A side note here. The big ham radio group in this country that has been around for a long, long time, is called the ARRL. Amateur Radio RELAY League. That second 'R' is what radio used to be, Relay. That's what it's going to be again in the future. RELAY.
This was a first time experiment and most of the participants would agree that it sharply exceeded their expectations. We're going to do it again very soon, and we're going to try to do it the first and third Tuesdays of each month. I was surprised at the number of people that eagerly participated in our net. But then it dawned on me that they also see an urgent need for communications.
The reason I am telling YOU this, is that this same activity can be duplicated in your area. We need a time to communicate. Let's pick 8:00 at night. Well, we need a frequency to communicate on. How about CB channel 22, which is 27.225 MHz? That's a good start. How about GMRS channel 22, which is 462.725 MHz? How about MURS #2, which is 151.880 MHz? This is something that you can do. Anything that I can do, you can do better. Talk to your local emergency management director, these guys like public attention, remember that. Always say please and thank you. You could even talk to your local ARRL branch. Some of them will be helpful, some won't. This is doable. Now do it.
Another side note. We developed a simple form, 20 lines, about 5 columns. First column was call sign or handle, next name, then location, then mode of communication (e.g. CB, GMRS, etc), lastly we left a column for comments, which could include people contacted or relays made.

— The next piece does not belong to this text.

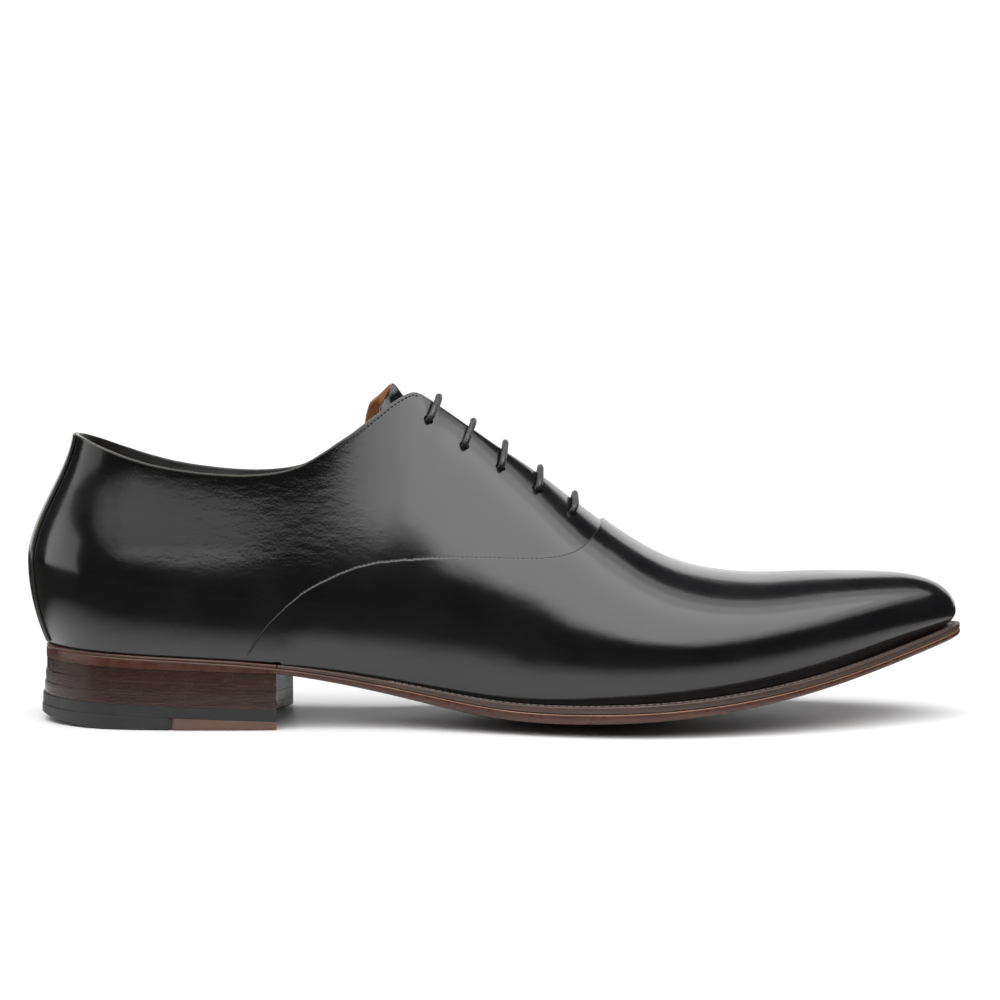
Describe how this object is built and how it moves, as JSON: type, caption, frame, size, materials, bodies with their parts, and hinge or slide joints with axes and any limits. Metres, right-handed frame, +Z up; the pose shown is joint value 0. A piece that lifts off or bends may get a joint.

Ladies and Gentlemen, most of you know we have perilous times right around the corner. But even if we don't, how about a natural disaster, or a man made disaster? We need to be able to communicate. I'm going to leave these thoughts with you. Knowing what is happening in your area is of CRITICAL importance. You never know what a man made or natural disaster could look like, and you might want to know what is coming down the road. Ladies and Gentlemen, don't get on the bus.